What you are asked to do:
From the first line of the data below, repeat each line exactly until you reach the line with "SEAM_LIFT, SEAM_MARGIN, SEAM_STITCH"; include that line too.
>> begin Data section
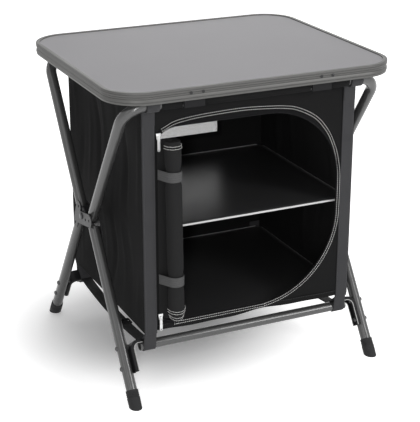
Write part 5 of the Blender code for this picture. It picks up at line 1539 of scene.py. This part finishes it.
class CUPBOARD_OT_zip(CupboardOperator):
    """Zip tape and teeth round the opening, the light double seam, sliders and pulls"""

    bl_idname = "cupboard.zip"
    bl_label = "Zip"

    TAPE, THICK = 0.008, 0.001
    TEETH_INSET, TEETH_LIFT, TOOTH_SHARE, TOOTH_WIDTH, TOOTH_HEIGHT = 0.0012, 0.0003, 0.55, 0.0020, 0.0012
    SEAM = ((-0.1880, 0.5480), (-0.1610, 0.5590), (-0.1240, 0.5640), (-0.0780, 0.5665), (-0.0240, 0.5675),
            (0.0180, 0.5655), (0.0700, 0.5605), (0.1045, 0.5520), (0.1440, 0.5300), (0.1710, 0.4990),
            (0.1880, 0.4640), (0.1975, 0.4280))
    SEAM_LOW, SEAM_GROW, SEAM_LEFT, SEAM_GAP, SEAM_STEPS = 0.395, 0.0078, -0.1600, 0.0050, 6
    SEAM_LIFT, SEAM_MARGIN, SEAM_STITCH = 0.0004, 0.0008, (0.0034, 0.0040, 0.0013)

    def build(self):
        y = -WALL_OUT - GAP - self.THICK / 2
        path = [Vector((x, y, z)) for x, z in opening_outline(self.TAPE / 2)]
        tape = flat_band("zip_tape", path, Y_AXIS, self.TAPE, self.THICK, "Zip tape")
        place(tape, "front_side", "lining", "door_zip")
        teeth = upright_line(FRONT, y - self.THICK / 2 - self.TEETH_LIFT, opening_outline(self.TEETH_INSET))
        pitch = settings().zip_pitch
        item = grow("zip_teeth", [teeth], "Black moulding", "Repeat along lines", Pitch=pitch,
                    Length=pitch * self.TOOTH_SHARE, Width=self.TOOTH_WIDTH, Height=self.TOOTH_HEIGHT,
                    Round=False)
        place(item, "front_side", "lining")
        seams = [self.seam(inset) for inset in (0.0, self.SEAM_GAP)]
        sew("door_seam_thread", seams, "Light thread", "front_side", "cloth", self.SEAM_STITCH)
        for word in ("upper", "lower"):
            dress(f"zip_slider_{word}", "Bright steel")
            dress(f"zip_pull_{word}", "Bright pull")

    def seam(self, inset):
        """Stitch line outside the zip, through the seam's measured points."""
        centre = Vector(((OPEN_LEFT + OPEN_RIGHT) / 2, 0, (OPEN_LOW + OPEN_TOP) / 2))
        lower = [(x, z) for x, z in opening_outline(self.SEAM_GROW)
                 if z < self.SEAM_LOW and x > self.SEAM_LEFT]
        lower = [(lower[0][0], self.SEAM_LOW)] + lower + [(self.SEAM_LEFT, lower[-1][1])]
        points = smooth_line([Vector((x, 0, z)) for x, z in self.SEAM + tuple(lower)], self.SEAM_STEPS)
        line = []
        for first, second in zip(points, points[1:]):
            along = (second - first).normalized()
            inward = Vector((along.z, 0, -along.x))
            if inward.dot(centre - first) < 0:
                inward = -inward
            spot = first + inward * inset
            line += upright_line(FRONT, -(WALL_OUT + self.lift(spot)), [(spot.x, spot.z)])
        return line

    def lift(self, spot):
        """Height over the cloth: the seam runs on the tape where the two meet."""
        path = [Vector((x, 0, z)) for x, z in opening_outline(self.TAPE / 2)]
        edge = min(off_segment(spot, first, second) for first, second in zip(path, path[1:]))
        return (GAP + self.THICK if edge < self.TAPE / 2 + self.SEAM_MARGIN else 0) + self.SEAM_LIFT


class CUPBOARD_PT_panel(bpy.types.Panel):
    """Lists the operators that build the cupboard"""

    bl_idname = "CUPBOARD_PT_panel"
    bl_label = "Camp cupboard"
    bl_space_type = "VIEW_3D"
    bl_region_type = "UI"
    bl_category = "Cupboard"

    def draw(self, context):
        for group in (context.scene.cupboard_colours, context.scene.cupboard_sizes):
            box = self.layout.box()
            for key in group.bl_rna.properties.keys():
                if key not in ("rna_type", "name"):
                    box.prop(group, key)
        for operator in OPERATORS:
            self.layout.operator(operator.bl_idname)


OPERATORS = (CUPBOARD_OT_stage, CUPBOARD_OT_table, CUPBOARD_OT_tubes, CUPBOARD_OT_elbows, CUPBOARD_OT_walls,
             CUPBOARD_OT_vent, CUPBOARD_OT_boards, CUPBOARD_OT_webbing, CUPBOARD_OT_door, CUPBOARD_OT_zip)
CLASSES = (CupboardColours, CupboardSizes, *OPERATORS, CUPBOARD_PT_panel)


def register():
    for item in CLASSES:
        bpy.utils.register_class(item)
    bpy.types.Scene.cupboard_colours = bpy.props.PointerProperty(type=CupboardColours)
    bpy.types.Scene.cupboard_sizes = bpy.props.PointerProperty(type=CupboardSizes)


def unregister():
    del bpy.types.Scene.cupboard_sizes
    del bpy.types.Scene.cupboard_colours
    for item in reversed(CLASSES):
        bpy.utils.unregister_class(item)


def main():
    register()
    for operator in OPERATORS:
        group, name = operator.bl_idname.split(".")
        result = getattr(getattr(bpy.ops, group), name)()
        if "FINISHED" not in result:
            raise RuntimeError(f"{operator.bl_idname} did not finish")


if __name__ == "__main__":
    main()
>> end Data section
Result of this exercise:
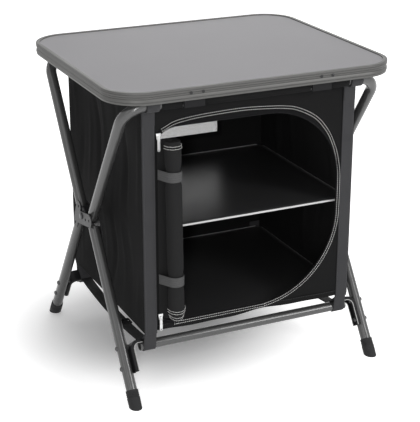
Write part 5 of the Blender code for this picture. It picks up at line 1539 of scene.py. This part finishes it.
class CUPBOARD_OT_zip(CupboardOperator):
    """Zip tape and teeth round the opening, the light double seam, sliders and pulls"""

    bl_idname = "cupboard.zip"
    bl_label = "Zip"

    TAPE, THICK = 0.008, 0.001
    TEETH_INSET, TEETH_LIFT, TOOTH_SHARE, TOOTH_WIDTH, TOOTH_HEIGHT = 0.0012, 0.0003, 0.55, 0.0020, 0.0012
    SEAM = ((-0.1880, 0.5480), (-0.1610, 0.5590), (-0.1240, 0.5640), (-0.0780, 0.5665), (-0.0240, 0.5675),
            (0.0180, 0.5655), (0.0700, 0.5605), (0.1045, 0.5520), (0.1440, 0.5300), (0.1710, 0.4990),
            (0.1880, 0.4640), (0.1975, 0.4280))
    SEAM_LOW, SEAM_GROW, SEAM_LEFT, SEAM_GAP, SEAM_STEPS = 0.395, 0.0078, -0.1600, 0.0050, 6
    SEAM_LIFT, SEAM_MARGIN, SEAM_STITCH = 0.0004, 0.0008, (0.0034, 0.0040, 0.0013)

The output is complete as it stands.